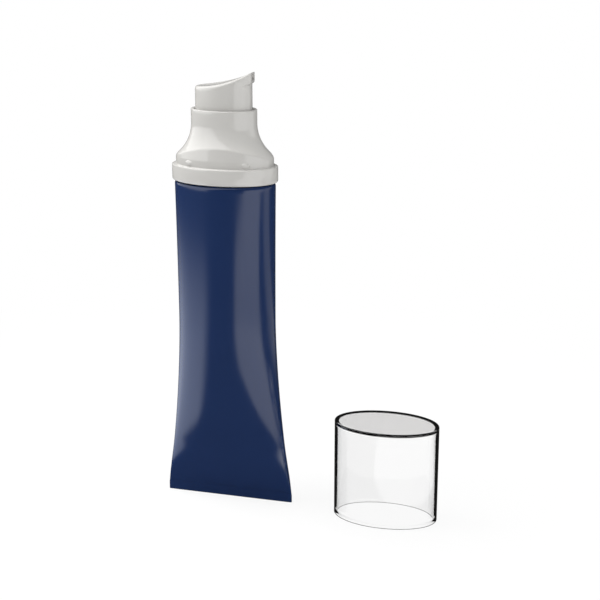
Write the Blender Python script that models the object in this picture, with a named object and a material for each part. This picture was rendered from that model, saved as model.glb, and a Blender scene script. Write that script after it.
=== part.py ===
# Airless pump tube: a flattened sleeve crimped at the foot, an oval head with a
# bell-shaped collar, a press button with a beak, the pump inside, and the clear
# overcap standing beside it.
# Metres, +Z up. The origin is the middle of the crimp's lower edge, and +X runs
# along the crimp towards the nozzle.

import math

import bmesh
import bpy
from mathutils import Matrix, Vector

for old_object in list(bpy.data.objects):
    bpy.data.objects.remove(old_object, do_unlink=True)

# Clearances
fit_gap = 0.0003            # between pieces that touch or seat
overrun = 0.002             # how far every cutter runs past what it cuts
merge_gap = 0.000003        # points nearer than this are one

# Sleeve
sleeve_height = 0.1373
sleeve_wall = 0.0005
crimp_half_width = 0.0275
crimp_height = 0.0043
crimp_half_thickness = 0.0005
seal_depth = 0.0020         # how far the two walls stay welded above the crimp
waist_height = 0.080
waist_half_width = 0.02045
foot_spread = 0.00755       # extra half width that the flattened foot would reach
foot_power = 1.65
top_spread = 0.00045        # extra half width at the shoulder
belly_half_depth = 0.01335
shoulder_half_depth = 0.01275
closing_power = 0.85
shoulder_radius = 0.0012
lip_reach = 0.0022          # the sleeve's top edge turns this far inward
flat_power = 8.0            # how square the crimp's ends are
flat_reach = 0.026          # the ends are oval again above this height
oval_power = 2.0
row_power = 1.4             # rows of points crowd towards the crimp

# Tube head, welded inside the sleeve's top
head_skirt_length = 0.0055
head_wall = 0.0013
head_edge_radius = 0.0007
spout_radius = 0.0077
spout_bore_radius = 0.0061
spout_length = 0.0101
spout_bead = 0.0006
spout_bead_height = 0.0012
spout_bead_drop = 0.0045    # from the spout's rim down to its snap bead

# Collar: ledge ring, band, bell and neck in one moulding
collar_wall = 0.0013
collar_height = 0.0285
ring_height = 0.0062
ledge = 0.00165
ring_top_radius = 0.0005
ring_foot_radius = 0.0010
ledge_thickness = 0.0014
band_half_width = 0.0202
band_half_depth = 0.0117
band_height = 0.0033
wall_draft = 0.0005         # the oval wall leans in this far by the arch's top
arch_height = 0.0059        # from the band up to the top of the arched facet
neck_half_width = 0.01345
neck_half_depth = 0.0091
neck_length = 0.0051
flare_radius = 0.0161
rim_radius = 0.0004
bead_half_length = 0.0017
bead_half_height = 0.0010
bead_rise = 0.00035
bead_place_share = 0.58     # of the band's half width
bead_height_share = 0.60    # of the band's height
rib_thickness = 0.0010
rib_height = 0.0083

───

Exercise goal
Output the listing above word for word.

Solution for this task
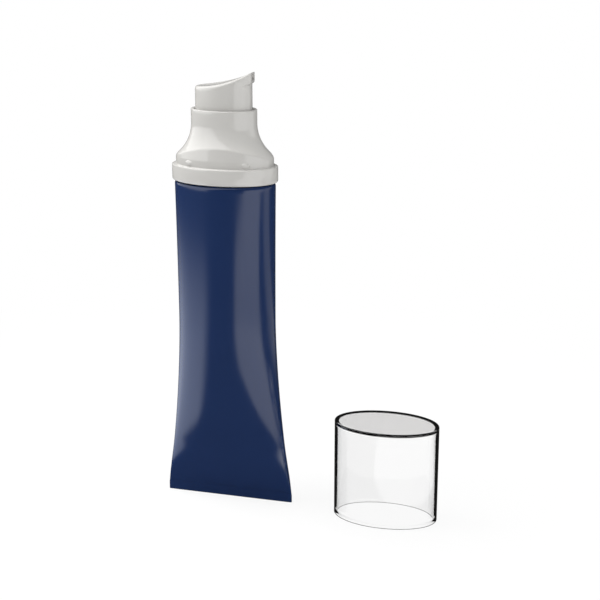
Write the Blender Python script that models the object in this picture, with a named object and a material for each part. This picture was rendered from that model, saved as model.glb, and a Blender scene script. Write that script after it.
=== part.py ===
# Airless pump tube: a flattened sleeve crimped at the foot, an oval head with a
# bell-shaped collar, a press button with a beak, the pump inside, and the clear
# overcap standing beside it.
# Metres, +Z up. The origin is the middle of the crimp's lower edge, and +X runs
# along the crimp towards the nozzle.

import math

import bmesh
import bpy
from mathutils import Matrix, Vector

for old_object in list(bpy.data.objects):
    bpy.data.objects.remove(old_object, do_unlink=True)

# Clearances
fit_gap = 0.0003            # between pieces that touch or seat
overrun = 0.002             # how far every cutter runs past what it cuts
merge_gap = 0.000003        # points nearer than this are one

# Sleeve
sleeve_height = 0.1373
sleeve_wall = 0.0005
crimp_half_width = 0.0275
crimp_height = 0.0043
crimp_half_thickness = 0.0005
seal_depth = 0.0020         # how far the two walls stay welded above the crimp
waist_height = 0.080
waist_half_width = 0.02045
foot_spread = 0.00755       # extra half width that the flattened foot would reach
foot_power = 1.65
top_spread = 0.00045        # extra half width at the shoulder
belly_half_depth = 0.01335
shoulder_half_depth = 0.01275
closing_power = 0.85
shoulder_radius = 0.0012
lip_reach = 0.0022          # the sleeve's top edge turns this far inward
flat_power = 8.0            # how square the crimp's ends are
flat_reach = 0.026          # the ends are oval again above this height
oval_power = 2.0
row_power = 1.4             # rows of points crowd towards the crimp

# Tube head, welded inside the sleeve's top
head_skirt_length = 0.0055
head_wall = 0.0013
head_edge_radius = 0.0007
spout_radius = 0.0077
spout_bore_radius = 0.0061
spout_length = 0.0101
spout_bead = 0.0006
spout_bead_height = 0.0012
spout_bead_drop = 0.0045    # from the spout's rim down to its snap bead

# Collar: ledge ring, band, bell and neck in one moulding
collar_wall = 0.0013
collar_height = 0.0285
ring_height = 0.0062
ledge = 0.00165
ring_top_radius = 0.0005
ring_foot_radius = 0.0010
ledge_thickness = 0.0014
band_half_width = 0.0202
band_half_depth = 0.0117
band_height = 0.0033
wall_draft = 0.0005         # the oval wall leans in this far by the arch's top
arch_height = 0.0059        # from the band up to the top of the arched facet
neck_half_width = 0.01345
neck_half_depth = 0.0091
neck_length = 0.0051
flare_radius = 0.0161
rim_radius = 0.0004
bead_half_length = 0.0017
bead_half_height = 0.0010
bead_rise = 0.00035
bead_place_share = 0.58     # of the band's half width
bead_height_share = 0.60    # of the band's height
rib_thickness = 0.0010
rib_height = 0.0083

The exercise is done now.